JUSTIFIED AT THE JUDGMENT!
Heaven is a glorious place and those in Christ are to look forward to being there. In fact, we are to be “looking forward to the day of God and hurrying it along” (2 Pet. 3:12, NLT). However, I have heard some Christians say things like: “I am afraid I might not make it.” But, as we have said, the promise Jesus made, the prayer Jesus prayed, and the price Jesus paid, should help His people be unafraid.
The thing that some believers seem to fear most is the Judgment Day. They have the idea that Jesus is going to “chew them out” for the things that they have done or not done. But if you get “chewed out” you will also be “cast out.” In other words, if you have any sin marked against you on Judgment Day, then you will not go to Heaven. Jesus said, “If you die in your sin,” then “where I go you cannot come” (John 8:21). Notice that He did not say that you “may not” or “might not” or “probably will not,” but He said you “cannot” come.
But someone says, “Then we are hopeless and helpless.” After all, the Bible teaches that “there is not a just man upon the earth who does good and sins not” (Eccles. 7:20). If we say we have no sin we deceive ourselves and the truth is not in us (1 John 1:8). Christians do sin and fall short of what God expects. Paul said, “For all have sinned and come short of the glory of God” (Rom. 3:23). Note carefully that he did not say “y’all” have sinned, but he said “all” have sinned. Believe it or not, “all” includes all of us, both saints and sinners—and even Paul, the apostle. James put it this way when writing to Christians: “For we all stumble in many ways” (James 3:2). Note that it is “all” (not many, most, some, or few, but all) who stumble in “many” (not some or few, but many) ways.
Thus someone asks: “How then are we going to get to Heaven?” The answer is by being “in Christ.” When we are in Christ we are a “new creation” and God does not look at us in the same way as before (2 Cor. 5:17). God looks at us in a whole new and different way. Now that we are in Christ, the “old things” (counting our sins against us, considering us guilty, alienated, and enemies) have “passed away” and now “all things have become new.” Now God looks at us as He looks at Christ Himself. Why? It is because we have been “baptized into Christ” and, therefore, have “put on Christ” (Gal. 3:26-27). Since we are in Christ, God does not count our sins against us. Read it for yourself: “All this is from God, who reconciled us to himself through Christ and gave us the ministry of reconciliation: that God was reconciling the world to himself in Christ, not counting men’s sins against them.
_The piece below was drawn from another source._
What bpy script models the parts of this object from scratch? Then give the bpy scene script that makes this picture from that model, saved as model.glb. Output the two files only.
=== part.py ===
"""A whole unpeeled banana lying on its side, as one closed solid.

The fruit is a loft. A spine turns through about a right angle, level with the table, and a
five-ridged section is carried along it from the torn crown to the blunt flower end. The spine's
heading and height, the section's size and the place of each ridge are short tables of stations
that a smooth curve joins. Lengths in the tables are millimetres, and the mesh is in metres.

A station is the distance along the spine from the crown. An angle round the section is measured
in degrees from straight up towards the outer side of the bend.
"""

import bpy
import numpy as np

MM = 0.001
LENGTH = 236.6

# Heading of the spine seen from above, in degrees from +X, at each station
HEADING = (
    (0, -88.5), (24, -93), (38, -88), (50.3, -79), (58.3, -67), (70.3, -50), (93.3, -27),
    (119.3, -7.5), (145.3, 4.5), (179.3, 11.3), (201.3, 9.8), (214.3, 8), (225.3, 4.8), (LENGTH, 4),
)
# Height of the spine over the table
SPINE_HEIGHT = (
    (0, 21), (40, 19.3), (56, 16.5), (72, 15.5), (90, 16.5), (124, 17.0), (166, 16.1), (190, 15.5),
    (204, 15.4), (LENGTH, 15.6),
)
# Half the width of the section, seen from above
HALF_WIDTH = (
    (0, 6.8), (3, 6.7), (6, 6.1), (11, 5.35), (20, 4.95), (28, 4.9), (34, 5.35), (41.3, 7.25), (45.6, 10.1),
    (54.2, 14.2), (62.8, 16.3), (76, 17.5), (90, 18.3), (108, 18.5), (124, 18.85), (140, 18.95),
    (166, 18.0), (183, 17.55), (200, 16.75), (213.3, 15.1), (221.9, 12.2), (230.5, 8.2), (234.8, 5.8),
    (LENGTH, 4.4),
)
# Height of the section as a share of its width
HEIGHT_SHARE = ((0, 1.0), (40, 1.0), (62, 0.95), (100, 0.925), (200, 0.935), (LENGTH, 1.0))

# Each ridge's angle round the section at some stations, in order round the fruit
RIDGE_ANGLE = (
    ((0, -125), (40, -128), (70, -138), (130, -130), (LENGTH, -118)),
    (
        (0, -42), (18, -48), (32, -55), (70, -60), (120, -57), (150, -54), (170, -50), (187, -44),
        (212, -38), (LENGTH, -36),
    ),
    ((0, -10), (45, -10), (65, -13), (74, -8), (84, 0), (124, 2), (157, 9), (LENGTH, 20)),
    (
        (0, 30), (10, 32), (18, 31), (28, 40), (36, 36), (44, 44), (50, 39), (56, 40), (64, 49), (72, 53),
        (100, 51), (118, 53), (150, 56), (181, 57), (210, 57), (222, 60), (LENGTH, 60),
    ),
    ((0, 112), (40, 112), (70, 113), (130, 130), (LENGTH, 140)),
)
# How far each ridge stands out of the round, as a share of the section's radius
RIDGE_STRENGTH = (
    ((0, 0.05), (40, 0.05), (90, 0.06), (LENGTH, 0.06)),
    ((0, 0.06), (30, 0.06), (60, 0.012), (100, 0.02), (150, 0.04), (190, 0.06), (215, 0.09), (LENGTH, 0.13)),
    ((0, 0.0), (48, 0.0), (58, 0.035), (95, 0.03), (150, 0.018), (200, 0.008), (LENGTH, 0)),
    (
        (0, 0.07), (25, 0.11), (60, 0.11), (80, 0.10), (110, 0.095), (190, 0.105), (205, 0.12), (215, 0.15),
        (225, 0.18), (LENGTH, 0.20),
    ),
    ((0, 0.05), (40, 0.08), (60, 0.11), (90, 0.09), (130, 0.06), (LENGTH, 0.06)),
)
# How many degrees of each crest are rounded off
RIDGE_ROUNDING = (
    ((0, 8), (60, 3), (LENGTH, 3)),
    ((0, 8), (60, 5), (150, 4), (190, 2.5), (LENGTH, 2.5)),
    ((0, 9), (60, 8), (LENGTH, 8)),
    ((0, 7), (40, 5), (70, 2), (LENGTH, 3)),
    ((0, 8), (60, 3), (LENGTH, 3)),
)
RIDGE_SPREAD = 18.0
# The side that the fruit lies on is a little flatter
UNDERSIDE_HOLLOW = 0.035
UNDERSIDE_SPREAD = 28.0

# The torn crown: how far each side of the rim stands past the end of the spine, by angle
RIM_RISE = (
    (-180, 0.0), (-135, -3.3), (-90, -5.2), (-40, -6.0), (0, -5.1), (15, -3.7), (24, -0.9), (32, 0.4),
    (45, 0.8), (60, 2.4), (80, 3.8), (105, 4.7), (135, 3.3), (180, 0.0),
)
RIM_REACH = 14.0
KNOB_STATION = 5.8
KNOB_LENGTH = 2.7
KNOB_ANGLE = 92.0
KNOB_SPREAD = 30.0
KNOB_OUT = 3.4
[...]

And he has committed to us the message of reconciliation” (2 Cor. 5:18-19, NIV).
We who are in Christ are continually cleansed from our sins by His blood (1 John 1:7). Our “transgressions are forgiven” and our “sins are covered” (Rom. 4:7). It is a constant and continual cleansing. Paul wrote: “There is therefore now no condemnation to those who are in Christ Jesus, who do not walk according to the flesh, but according to the Spirit” (Rom. 8:1). If there is no condemnation “now” then there will be no condemnation “then.”
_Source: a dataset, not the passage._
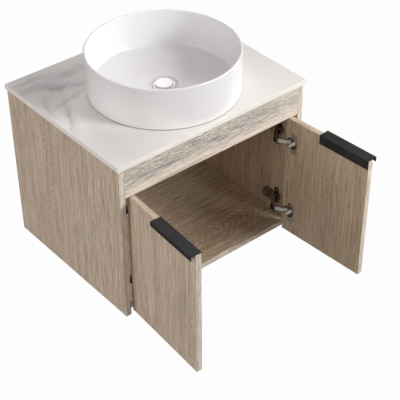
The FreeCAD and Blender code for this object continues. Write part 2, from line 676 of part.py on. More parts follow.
def front_link(side, hinge):
    """The broad link next to the door's edge, rolled round its pin."""
    z = hinge_height(hinge)
    pivot = link_path(side, "front")[0]
    low = f"({z} - front_half)"
    high = f"({z} + front_half)"
    eye = rod((0, 0, 1), "link_eye", "2 * front_half", *pivot, low)
    pin = rod((0, 0, 1), "pin_radius + pin_gap", "2 * front_half", *pivot, low)
    return cut(fuse(eye, *bent_strip(side, "front", low, high, "link_thick")), pin)


def rear_link(side, hinge):
    """The two narrow strips above and below the front link, joined by a sleeve on their pin."""
    z = hinge_height(hinge)
    pivot = link_path(side, "rear")[0]
    sleeve = rod((0, 0, 1), "link_eye", "2 * rear_high", *pivot, f"{z} - rear_high")
    upper = bent_strip(side, "rear", f"({z} + rear_low)", f"({z} + rear_high)", "link_thick / 2")
    lower = bent_strip(side, "rear", f"({z} - rear_high)", f"({z} - rear_low)", "link_thick / 2")
    pin = rod((0, 0, 1), "pin_radius + pin_gap", "2 * rear_high", *pivot, f"{z} - rear_high")
    return cut(fuse(sleeve, *upper, *lower), pin)


def links(name, side):
    """The links of one door's two hinges, turned as far as the open door turns them."""
    for link, make in (("front", front_link), ("rear", rear_link)):
        pair = name_part(group(*[make(side, hinge) for hinge in HINGES]), f"{name}_{link}_links")
        pivot = link_path(side, link)[0]
        turn_about(pair, *pivot, f"{-side} * door_open * {link}_ratio")


def hinge_pins(name, side):
    """The fixed pins across each arm's cheeks."""
    pins = [rod((0, 0, 1), "pin_radius", "2 * arm_high", *link_path(side, link)[0],
                f"{hinge_height(hinge)} - arm_high") for hinge in HINGES for link in ("front", "rear")]
    name_part(group(*pins), f"{name}_hinge_pins")


def hinges():
    """All four hinges."""
    for name, side in SIDES.items():
        for hinge in HINGES:
            hinge_cup(name, side, hinge)
            mounting_plate(name, side, hinge)
            hinge_arm(name, side, hinge)
        links(name, side)
        hinge_pins(name, side)
        screws = [cup_screw(side, hinge, up) for hinge in HINGES for up in (-1, 1)]
        open_door(name_part(group(*screws), f"{name}_cup_screws"), side)
    places = [(side, hinge) for side in SIDES.values() for hinge in HINGES]
    name_part(group(*[plate_screw(side, hinge, up) for side, hinge in places for up in (-1, 1)]),
              "plate_screws")
    adjusters = []
    for side, hinge in places:
        for back in ("adjuster_front", "adjuster_rear"):
            head = rod((-side, 0, 0), "adjuster_head", "adjuster_thick", across(side, "arm_rise"),
                       behind(back), hinge_height(hinge))
            adjusters.append(fuse(head, adjuster(side, hinge, back)))
    name_part(group(*adjusters), "hinge_adjusters")


def check():
    """Stop if any object failed or any sub-part has no valid shape."""
    for item in document.Objects:
        if {"Invalid", "Error"} & set(item.State):
            raise RuntimeError(f"{item.Label} failed: {item.State}")
    for label, item in sub_parts.items():
        if item.Shape.isNull() or not item.Shape.isValid() or not item.Shape.Solids:
            raise RuntimeError(f"{label} has no valid shape")


def write():
    """Write each sub-part to its own file."""
    os.makedirs("parts", exist_ok=True)
    for label, item in sub_parts.items():
        item.Shape.exportStep(f"parts/{label}.step")


cabinet()
countertop()
basin()
drain()
plug()
for door_name, door_side in SIDES.items():
    door(door_name, door_side)
    handle(door_name, door_side)
hinges()
document.recompute()
check()
write()
print(len(sub_parts), "sub-parts")
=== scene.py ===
"""Looks for a wall-hung vanity with a round vessel basin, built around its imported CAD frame.

Row frame, metres: X to the right seen from the front, Y towards the wall, Z up.
"""
import json
from math import acos, atan2, cos, pi, radians, sin, tan

import bmesh
import bpy
from mathutils import Matrix, Vector


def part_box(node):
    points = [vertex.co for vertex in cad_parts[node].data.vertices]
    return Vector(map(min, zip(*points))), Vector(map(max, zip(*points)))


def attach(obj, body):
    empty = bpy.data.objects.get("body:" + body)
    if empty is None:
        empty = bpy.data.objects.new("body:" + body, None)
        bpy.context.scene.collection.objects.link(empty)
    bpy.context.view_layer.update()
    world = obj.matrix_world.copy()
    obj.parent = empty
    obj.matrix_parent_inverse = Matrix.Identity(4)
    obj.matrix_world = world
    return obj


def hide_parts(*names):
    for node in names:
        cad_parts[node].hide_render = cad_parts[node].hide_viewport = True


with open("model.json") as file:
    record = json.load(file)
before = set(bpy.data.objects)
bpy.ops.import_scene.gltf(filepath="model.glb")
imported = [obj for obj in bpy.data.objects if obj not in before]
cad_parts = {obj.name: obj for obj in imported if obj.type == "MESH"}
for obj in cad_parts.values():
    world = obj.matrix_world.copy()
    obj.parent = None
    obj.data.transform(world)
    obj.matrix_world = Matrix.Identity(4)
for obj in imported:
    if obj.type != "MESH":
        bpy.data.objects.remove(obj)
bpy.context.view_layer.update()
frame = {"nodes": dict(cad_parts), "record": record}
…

The thing we must realize is that we who are in Christ will not come into judgment for our sins whether past, present, or future. Christ has already suffered the penalty for our sins, and we will not be judged for them. Jesus said, “Most assuredly, I say to you, he who hears My word and believes in Him who sent Me has everlasting life, and shall not come into judgment, but has passed from death into life” (John 5:24). Observe that the believer “shall not come into judgment.” We will be at the Judgment, but not to be judged (condemned) for our sins, because we have no sin (or sins) for which to be judged. We will be at the Judgment primarily for our welcome and our rewards.
Jesus has already suffered the penalty for our sins and they have been remitted, blotted out, and will never be held against us at any time (Heb. 10:17). They do not count. I am not saying that our sins do not matter because we should all seek to live sinless lives (1 John 2:1). But I am saying that they do not count against us when we fail and fall short of what God expects of us, which we all do on a daily basis.
Many Christians fear the Judgment because they have the mistaken idea that one must do “the very best they can” in order to be saved. I know I have made the statement—more than once—that “I am doing the very best I can.” But the truth is I do not do the best I can, much less the very best I can. I could give more, study more, serve more, visit more, teach more, pray more, help others more, eat better, exercise more, quit saying I am doing the best I can, and on and on the list could go. In fact, I know some of the best people on this planet who love Jesus and are seeking to do His will for their lives, but I do not know, nor have I ever met, anyone who does the best they can.
We must keep in mind that if we are saved at all, we will be saved by being in a relationship with Christ and not because we keep all of the rules, regulations, and requirements found in the Bible. Of course, being in Christ will cause us to want to do His will and seek to please Him, but we will never, ever do all the things He has told us to do “good enough” to be saved by doing those things. In fact, we do not even come close. Therefore the thing to remember and focus on is the fact that it is faith in Jesus that will get us to Heaven. Romans 5:1 reads: “Therefore, having been justified by faith, we have peace with God through our Lord Jesus Christ.”
Justified basically means just-as-if-I’d never sinned. I am aware that some theologians and Bible teachers have ridiculed this simple explanation, saying that it is thoroughly inadequate to define what justification is. Yet, it seems to me that by the time they are finished explaining it as they understand it, it comes out to be exactly this: when God justifies us, He treats us just as if we had never sinned. There is no way around it. That is exactly the state of those in Christ now, and that is exactly how we will be at the Judgment. Since we are going to be justified at the Judgment, then that should call for jubilation, and it is all because of Jesus!